NME Poll Winners' Concert (26 April 1964, Empire Pool, Wembley, London)
It Was 50 Years Ago Today
΄΄On the chart dated April 4, 1964, the Fab Four monopolized the top five on the Billboard Hot 100, marking the only time one act has ever to locked up the region
"Just about everyone is tired of the Beatles."
So read the first line of a story on page 1 of the Billboard magazine dated April 4, 1964, exactly 50 years ago today. That was the week that the Beatles made history as the only act ever to simultaneously occupy the Billboard Hot 100 chart's entire top five positions.
So ... why was Billboard printing such seeming blasphemy?
"Disk jockeys are tired of playing the hit group," the story continued. (Cleverly headlined "Chart Crawls With Beatles," the item was written by Jack Maher and Tom Noonan, the latter of whom launched the Hot 100 in 1958.) "The writers of trade and consumer publication articles are tired of writing about them and the manufacturers of product other than the Beatles are tired of hearing about them."
Billboard, of course, noted one key exception.
"Everyone's tired of the Beatles -- except the listening and buying public."

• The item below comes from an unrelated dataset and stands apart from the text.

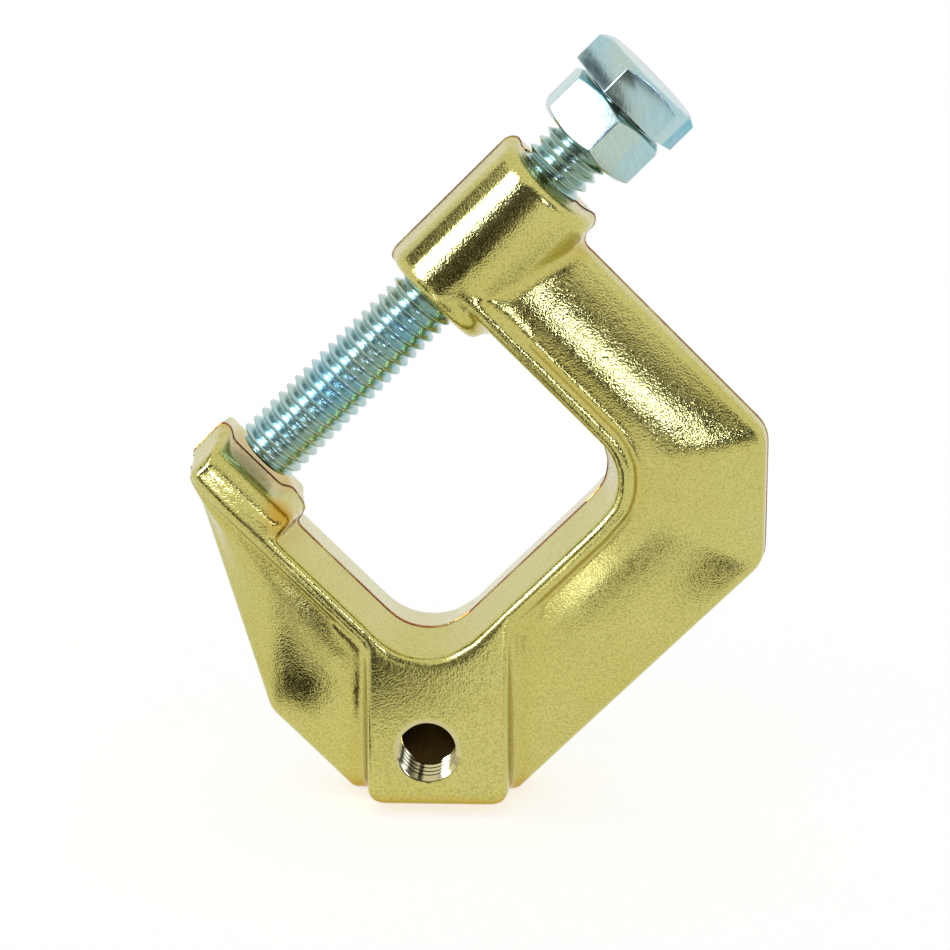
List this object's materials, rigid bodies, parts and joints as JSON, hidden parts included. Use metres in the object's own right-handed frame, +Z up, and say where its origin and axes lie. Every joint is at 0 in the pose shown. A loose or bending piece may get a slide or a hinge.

With a 27-1 second-week blast to the top for "Can't Buy Me Love," the Fab Four locked up the Hot 100's entire top five: No. 1, "Can't Buy Me Love" / No. 2, "Twist And Shout" / No. 3, "She Loves You" / No. 4, "I Want To Hold Your Hand" / No. 5, "Please Please Me"
Beginning a five-week reign, "Can't Buy Me Love" marked the Beatles' third No. 1, directly following "I Want To Hold Your Hand" and second leader "She Loves You." No other act has linked three consecutive No. 1s in the Hot 100's 55-year history.
The 26-position jump to the summit for "Can't Buy Me Love" additionally stood as a record for the greatest jump to No. 1 for nearly 38 years, until Kelly Clarkson's "A Moment Like This" rocketed 52-1 in 2002. (Clarkson's "My Life Would Suck Without You" currently holds the mark, courtesy of a 97-1 vault in February 2009).
With 20 career leaders, the Beatles lead all acts for the most No. 1s in the Hot 100's archives.
Slightly more than two months prior to their top five stranglehold, the Fab Four had made their landmark debut on "The Ed Sullivan Show," kicking off American Beatlemania. Billboard recapped the shift in music and pop culture forever more that the group's stateside invasion spurred in the magazine's Jan. 11 cover story.΄΄
(www.billboard.com)
΄΄There were also two Beatles tribute records on the list: "We Love You Beatles" by The Carefrees at No. 42, and "A Letter To The Beatles" by The Four Preps at No. 85.
The following week two more Beatles singles entered the chart: "There's A Place" (at No. 74) and "Love Me Do" (No. 81).΄΄
(www.beatlesbible.com)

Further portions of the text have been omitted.